You saw a potential problem, and fixed it before anyone got hurt. From where I sit, looks like you handled it properly. More importantly you've added steps to your dive routine to make sure it doesn't happen again.

Well Played.

Ken
 
You handled it right.

Maybe develop a hand signal for that situation for future refrence?
 
That is one reason I love weight integrated BC's.
 
Horizontal is a much easier orientation to deal with a loose belt. It also keeps you off of the bottom. Not so easy with a new diver, though. Especially on that doesn't realize his belt is loose.

You did fine.
 
mfalco:
Monday night I was with my regular buddy doing a night dive. It was his second night dive, and first in over 20' of water.

About 1/2 way through the dive, in 50' of water, I look at him and saw a problem. His weight belt was extreemly loose. It had to have come unbuckled and rebuckled before it fell off. If he had swam toward the surface, it would have fallen off.

I tried to signal the problem to him with allot of pointing. He had no idea what was going on.

I grabbed his arm and dumped all the air from my BCD. I then handed him the dive flag, and dumped the air from his BCD. Now we were both neeling on the bottom. I tried to tighten his weight belt, but it had spun around sideways. I reached around to his back and spun the belt around. Now It was easy to tighten up. I gave him the OK signal, He responded with the OK signal and we were on our way.

I feel like we were both lucky that he just knelt there until I gave him the OK signal. (after the dive he had to ask me what happened).


Did I handle the situation properly? I'm pretty sure he did.


I always check his gear (and he does the same with mine) before I dive. I've never thought to check his weight belt, but I will in the future.



I almost always use ~200 psi less than him, allot of it due to our weight difference. That night I used up the extra 200 psi.


On a side note you still having those stickers made like your avatar?
 
stangscuba98a:
On a side note you still having those stickers made like your avatar?


Eventually, I'm way behind on a ton of thins now. I have to redraw the picture so it look decent blown up.
 
laivindil:
Maybe develop a hand signal for that situation for future refrence?
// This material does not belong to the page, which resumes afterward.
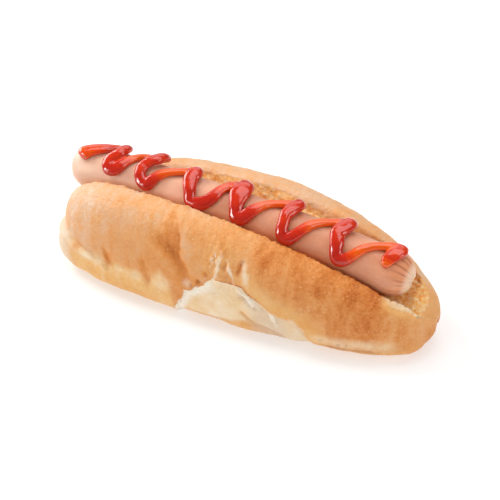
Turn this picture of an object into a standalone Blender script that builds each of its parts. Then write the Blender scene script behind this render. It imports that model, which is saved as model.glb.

hopefully it won't happen again.


I am going to check his weight bel in the future before we dive. His BCD is weight integrated, but he only keeps 8-10 lbs in it. That makes it easy for him to switch betwwen salt and fresh water. He just removes the weight from the BCD for fresh water.


Thinking back about the dive, I do remember that he put his BCD on, then realized he forgot his weight belt. He probably didn't get it on tight to begin with, because he didn't remove the BCD to put the weight on. If that is the case I would have definately noticed if I checked his weigh before the dive.
 
mfalco:
Thinking back about the dive, I do remember that he put his BCD on, then realized he forgot his weight belt. He probably didn't get it on tight to begin with, because he didn't remove the BCD to put the weight on. If that is the case I would have definately noticed if I checked his weigh before the dive.

How do you dump the weightbelt in an emergency if you it's underneath the BC?